My mother places the bigger pieces in the middle of the skillet, and the wings and legs on the outside.
Add gizzards and livers about halfway through the process. Some people cook livers only a few minutes, but my mother has such a fear of undercooked poultry—it’s a cultural thing—that she crisps the organ meats a little more than necessary. A crispy liver is pretty tasty, though.
This is not a complicated endeavor, my mother says. If you don’t know whether your chicken is done, remove the thigh, cut into it, and look, being careful not to burn yourself or burn up the rest of the chicken. You can stick a meat thermometer into it if you have one and know how to use it, but in this you are on your own. We have never used one.
My mother just uses a fork to turn the pieces and lift them from the skillet, but she is more adept than most of us. I recommend tongs, good ones that grip securely. Hot grease is unforgiving. I know.
Let the chicken cool at least 10 minutes; the thighs retain heat, and I’ve seen them smoke when I took a bite, even after 10 minutes.
NOTE She knows many people say crowding the skillet will result in soggy chicken. “I don’t crowd it. I make sure there’s just enough space. It’ll taste better, having it all cook together, white, dark, livers, the bony pieces,” my mother says; this is what Ava always believed.

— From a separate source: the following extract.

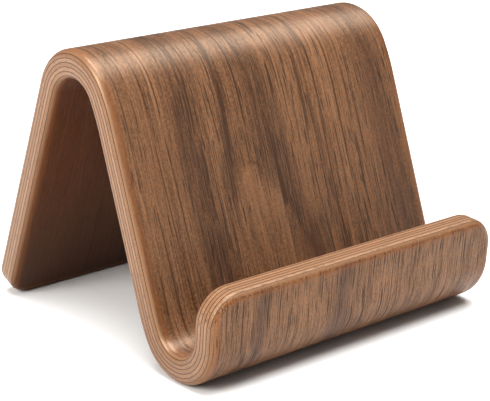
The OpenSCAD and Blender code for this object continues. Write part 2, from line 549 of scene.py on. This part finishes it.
class Finish:
    """Lays out the nodes of one material."""

    def __init__(self, name):
        self.material = bpy.data.materials.new(name)
        self.material.use_nodes = True
        self.tree = self.material.node_tree
        self.tree.nodes.clear()
        self.shader = self.add("ShaderNodeBsdfPrincipled")
        output = self.add("ShaderNodeOutputMaterial")
        self.tree.links.new(self.shader.outputs[0], output.inputs[0])
        place = self.add("ShaderNodeAttribute")
        place.attribute_name = GRAIN
        scale = self.add("ShaderNodeVectorMath")
        scale.operation = "SCALE"
        self.tree.links.new(place.outputs["Vector"], scale.inputs[0])
        scale.inputs["Scale"].default_value = 1 / MM
        split = self.add("ShaderNodeSeparateXYZ")
        self.tree.links.new(scale.outputs[0], split.inputs[0])
        self.across, self.along, self.up = split.outputs

    def add(self, kind):
        """A new node, each one to the right of the last."""
        node = self.tree.nodes.new(kind)
        node.location = (220 * (len(self.tree.nodes) // 6), -260 * (len(self.tree.nodes) % 6))
        return node

    def feed(self, socket, value):
        """Links a socket, or sets it to a plain value."""
        if isinstance(value, bpy.types.NodeSocket):
            self.tree.links.new(value, socket)
        else:
            socket.default_value = value

    def math(self, operation, *values):
        """A Math node."""
        node = self.add("ShaderNodeMath")
        node.operation = operation
        for socket, value in zip(node.inputs, values):
            self.feed(socket, value)
        return node.outputs[0]

    def total(self, *values):
        """The sum of several values."""
        result = values[0]
        for value in values[1:]:
            result = self.math("ADD", result, value)
        return result

    def times(self, *values):
        """The product of several values."""
        result = values[0]
        for value in values[1:]:
            result = self.math("MULTIPLY", result, value)
        return result

    def step(self, value, low, high):
        """Rises smoothly from 0 at low to 1 at high. Low may be the greater."""
        node = self.add("ShaderNodeMapRange")
        node.interpolation_type = "SMOOTHSTEP"
        if low > high:
            low, high, ends = high, low, (1, 0)
        else:
            ends = (0, 1)
        for socket, number in zip(node.inputs, (value, low, high, *ends)):
            self.feed(socket, number)
        return node.outputs[0]

    def rest(self, value):
        """1 less the value."""
        return self.math("SUBTRACT", 1.0, value)

    def hump(self, value, centre, width):
        """A soft band, 1 at the centre."""
        offset = self.math("DIVIDE", self.math("SUBTRACT", value, centre), width)
        return self.math("EXPONENT", self.times(offset, offset, -1.0))

    def band(self, x, centre, width, drift):
        """A soft band along the strip, which drifts across it."""
        return self.hump(self.total(x, self.times(self.along, drift)), centre, width)

    def noise(self, x, y, z, detail=2.0, roughness=0.5):
        """Noise about 0, from roughly -0.5 to 0.5."""
        join = self.add("ShaderNodeCombineXYZ")
        for socket, value in zip(join.inputs, (x, y, z)):
            self.feed(socket, value)
        node = self.add("ShaderNodeTexNoise")
        self.feed(node.inputs["Vector"], join.outputs[0])
        node.inputs["Scale"].default_value = 1.0
        node.inputs["Detail"].default_value = detail
        node.inputs["Roughness"].default_value = roughness
        return self.math("SUBTRACT", node.outputs[0], 0.5)

    def drawn(self, x, across, along, seed, detail=2.0, roughness=0.5):
        """Noise with so many lumps to a mm across the strip and along it."""
        return self.noise(
            self.times(x, across), self.times(self.along, along), seed, detail, roughness
        )

    def mix(self, factor, first, second):
        """A blend of two colours."""
        node = self.add("ShaderNodeMix")
        node.data_type = "RGBA"
        self.feed(node.inputs[0], factor)
        self.feed(node.inputs[6], first)
        self.feed(node.inputs[7], second)
        return node.outputs[2]

    def ramp(self, value, stops):
        """A colour ramp between display colours."""
        node = self.add("ShaderNodeValToRGB")
        elements = node.color_ramp.elements
        while len(elements) < len(stops):
            elements.new(0.5)
        for element, (position, colour) in zip(elements, stops):
            element.position = position
            element.color = linear(colour)
        self.feed(node.inputs[0], value)
        return node.outputs[0]

    def joint(self, sizes):
        """1 where a veneer meets the glue, which has soaked a little way into it."""
        pitch = (sizes.ply_t + sizes.glue_t) / MM
        layer = self.math("FRACT", self.total(self.times(self.up, 1 / pitch), PLY_COUNT / 2 + 1))
        return self.step(self.math("ABSOLUTE", self.total(layer, -0.5)), *SOAKED)

    def relief(self, height, distance):
        """Bump of the given depth in metres."""
        node = self.add("ShaderNodeBump")
        node.inputs["Strength"].default_value = 1.0
        node.inputs["Distance"].default_value = distance
        self.feed(node.inputs["Height"], height)
        self.tree.links.new(node.outputs[0], self.shader.inputs["Normal"])

    def lacquer(self, colour, roughness, gloss):
        """Colour and roughness under a satin lacquer that gives back a warm light."""
        self.feed(self.shader.inputs["Base Color"], colour)
        self.feed(self.shader.inputs["Roughness"], roughness)
        self.shader.inputs["IOR"].default_value = LACQUER_IOR
        self.shader.inputs["Specular IOR Level"].default_value = gloss
        self.shader.inputs["Specular Tint"].default_value = LACQUER_TINT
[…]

NOTE Some of you will be unable to bring yourselves to fry chicken in lard. It is not a sin to feel this way. My mother often fries her chicken in cooking oil, usually vegetable oil. Some people swear by peanut oil. Some swear by Crisco. The process is not much different, though very smart people will go on and on about burn ratios and such. I do not associate with them. Neither does my mother. She still cooks it in lard about a third of the time, for the sake of history.